Doch mithilfe der Verleihung als europäisches Kulturerbe wäre es einfacher, Gelder künftig bei den entsprechenden Stellen zu beantragen. Wir wollten von Tobias wissen, was man denn eigentlich unter dem Strich als Demoszener davon hat, wenn man sich ganz offiziell als Teil des Kulturerbes betrachten darf!? Bis auf den schönen Titel fiel uns auf den ersten Blick nichts Konkretes auf, was man dem Video (siehe unten), der Ankündigung oder den FAQ entnehmen kann.
In Finnland konnte man die Anerkennung bereits erwirken, von daher stehen die Chancen hierzulande nicht schlecht. Neben dem finanziellen Aspekt könne man Türöffner für andere digitale Kulturen werden. Also immer wenn es darum geht, nicht kommerziell und dezentral digitale Werke zu erstellen. Beispiele gefällig? Kein Problem! Wie wäre es mit den Erstellern von Open Source Software? Nehmen wir den Browser Firefox oder den VideoLan (VLC) als zwei Beispiele von vielen. Oder Netlabels? Digitale Projekte wie Open Street Map, wo die ganze Welt kartografiert wird. Vieles davon ist äußert nützlich, besitzt keinen kommerziellen Charakter und wäre es auch wert, gefördert zu werden.
Video: UNESCO Kulturerbe in .de: Melkor (Tobias) erklärt den Stand der Dinge.
Und was haben wir in der Demoszene davon?
Die Macher hoffen, dass sich im Fall einer Anerkennung auch Wissenschaftler professionell mit dem Thema Demoszene beschäftigen werden. Also mehr Forscher als Dipswitch von Black Maiden oder Marq von Fit.
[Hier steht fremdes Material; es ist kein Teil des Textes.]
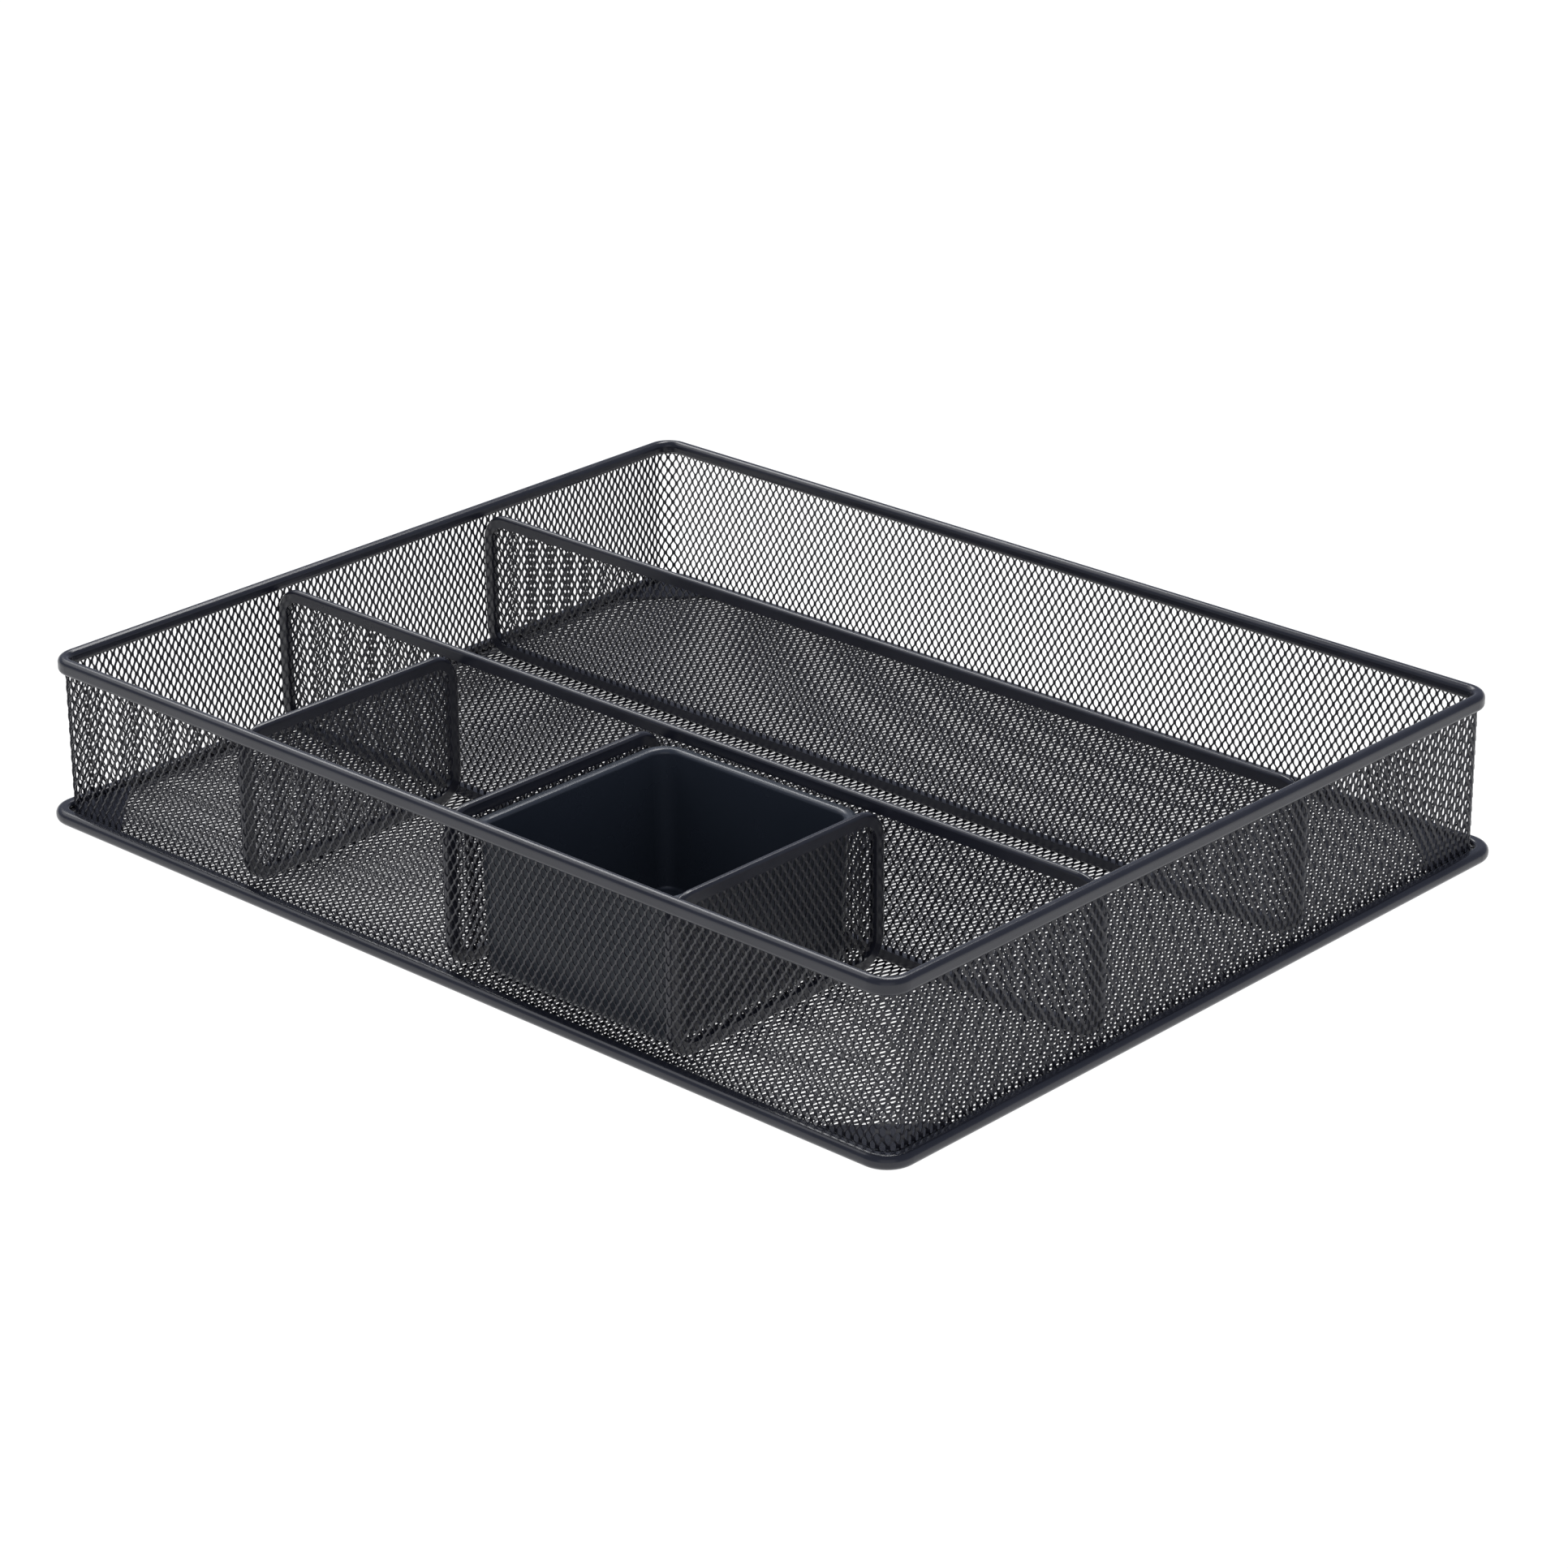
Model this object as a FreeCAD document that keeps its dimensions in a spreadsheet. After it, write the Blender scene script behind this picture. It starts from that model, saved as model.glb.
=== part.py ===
import FreeCAD, Part
import math
import os

import Sketcher

# A six-compartment drawer organizer of powder-coated expanded steel mesh.
# Frame: +Z up, +X along the long side, +Y from the front row to the rear.
# The origin is the centre of the footprint, on the surface that the tray rests on.
# Every length is in millimetres.

SIZES = {
    # Outside of the tray, measured over the bottom rim.
    "tray_length": 387.0,
    "tray_depth": 308.0,
    "tray_height": 60.2,
    # Expanded steel mesh, as the depth of its strands.
    "mesh_depth": 0.8,
    "mesh_inset": 5.5,
    "wall_corner_radius": 7.0,
    # Rolled rim round the base, closed on the edges of the floor and the walls.
    "base_rim_width": 4.8,
    "base_rim_height": 4.8,
    "base_rim_radius": 10.5,
    "base_rim_roll": 2.2,
    "base_rim_inner_roll": 1.2,
    "floor_level": 1.8,
    # Rolled rim round the top, closed on the upper edge of the walls.
    "top_rim_width": 4.4,
    "top_rim_height": 5.5,
    "top_rim_step": 0.8,
    "top_rim_roll": 2.1,
    "top_rim_leg_roll": 1.6,
    "rim_grip": 3.0,
    # Divider frames: a rolled strip bent into a rounded rectangle.
    "divider_top": 57.6,
    "frame_face": 4.3,
    "frame_thickness": 2.8,
    "frame_corner_radius": 11.0,
    "frame_roll": 1.3,
    # Where the dividers stand, from the centre of the footprint.
    "rear_divider_y": 51.8,
    "middle_divider_y": -48.7,
    "short_divider_pitch": 97.0,
    "centre_divider_x": 1.0,
    # Steel plates in the corners of the floor.
    "gusset_leg": 28.0,
    "gusset_thickness": 1.0,
    # Loose plastic bin with a lip turned outwards.
    "bin_side_gap": 1.4,
    "bin_lift": 0.2,
    "bin_top": 53.4,
    "bin_wall": 1.8,
    "bin_taper": 1.6,
    "bin_corner_radius": 8.0,
    "bin_foot_radius": 3.0,
    "lip_reach": 3.0,
    "lip_thickness": 2.2,
    "lip_roll": 1.9,
    "mouth_roll": 1.7,
}

# Edges closer than this to a level or an outline lie on it.
TOLERANCE = 0.01

doc = FreeCAD.newDocument("drawer_organizer")
sheet = doc.addObject("Spreadsheet::Sheet", "sizes")
for row, (alias, value) in enumerate(SIZES.items(), start=1):
    cell = f"B{row}"
    sheet.set(f"A{row}", alias)
    sheet.set(cell, str(value))
    sheet.setAlias(cell, alias)
doc.recompute()


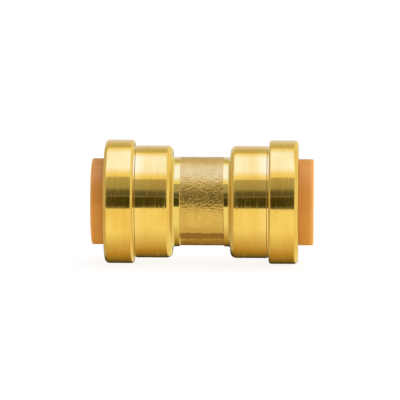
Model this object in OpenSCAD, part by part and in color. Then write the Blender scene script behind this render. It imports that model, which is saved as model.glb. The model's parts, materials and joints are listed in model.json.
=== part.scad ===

Und auch mehr wissenschaftliche Abhandlungen oder ganze Bücher, die sich eingehend mit dem Thema beschäftigen.
Wir wären dann eben keine verrückten Computerfreaks mehr, die lediglich etwas Verrücktes tun. Sondern wir wären Schützer eines immateriellen und anerkannten Kulturerbes. Neben Geldern für die Durchführung der Szene wäre es theoretisch auch möglich, dass man die Ausbildung zum Demoszener finanziell unterstützt. Wie wäre es also mit vom Land bezahlten Kursen, wo man den Teilnehmern das Coden, Pixeln, Rendern oder den Umgang mit einem Tracker beibringt?
Die Möglichkeiten wären vielfältig, wenn man ein wenig seiner Fantasie freien Lauf lässt. Demopartys, wenn sie nach Corona wieder stattfinden, könnte man zumindest zu einem nicht unerheblichen Teil mit öffentlichen Geldern bestreiten. Für die Veranstalter würde ein Großteil des finanziellen Risikos wegfallen.
Doch eigentlich geht es um etwas viel Grundlegenderes…
Es ist total aus der Mode gekommen, bis auf die Textverarbeitung den Computer mit der Tastatur zu bedienen. Bis auf ein paar Linux-Fanatiker nutzt kaum noch jemand eine Shell und gibt dort einzelne Kommandos ein. Es wäre Zeit den Anwendern wieder ein wenig mehr Kontrolle über ihre Geräte zu geben. Und ihnen zu zeigen, dass man nicht nur konsumieren sondern auch etwas damit herstellen kann. Ja, es ist nicht einfach, vor allem am Anfang. Und nicht jeder hat das Zeug zu einem guten Coder, Musiker oder Grafiker. Aber dennoch sollte man die Menschen ein wenig daran erinnern, dass der Umgang mit dem Computer keine Einbahnstraße sein muss. Ein solcher Kurs wäre ein Versuch wert.
Demoszene 2020: Wir werden alle nicht jünger.
In jedem Fall werden wir die weitere Entwicklung mit Interesse verfolgen. Daraus könnten sich viele neue Möglichkeiten für die Szene ergeben. Vielleicht auch solche, die dafür sorgen, dass das Durchschnittsalter innerhalb der Aktiven etwas gesenkt werden kann. Wenn es so weitergeht, werden die ersten Szener ihre Demos in 20 Jahren im Rollstuhl präsentieren oder mit Gehstöcken durch den Saal gehen. Und das ist mehr als nur ein Scherz.
Wenn man mit staatlicher Förderung für die Demoszene werben könnte, käme frisches Blut rein. Vielleicht kann man die ganze Angelegenheit ein bisschen aus ihrem Nischendasein herausholen und für mehr Aufmerksamkeit sorgen. Wäre das nicht großartig?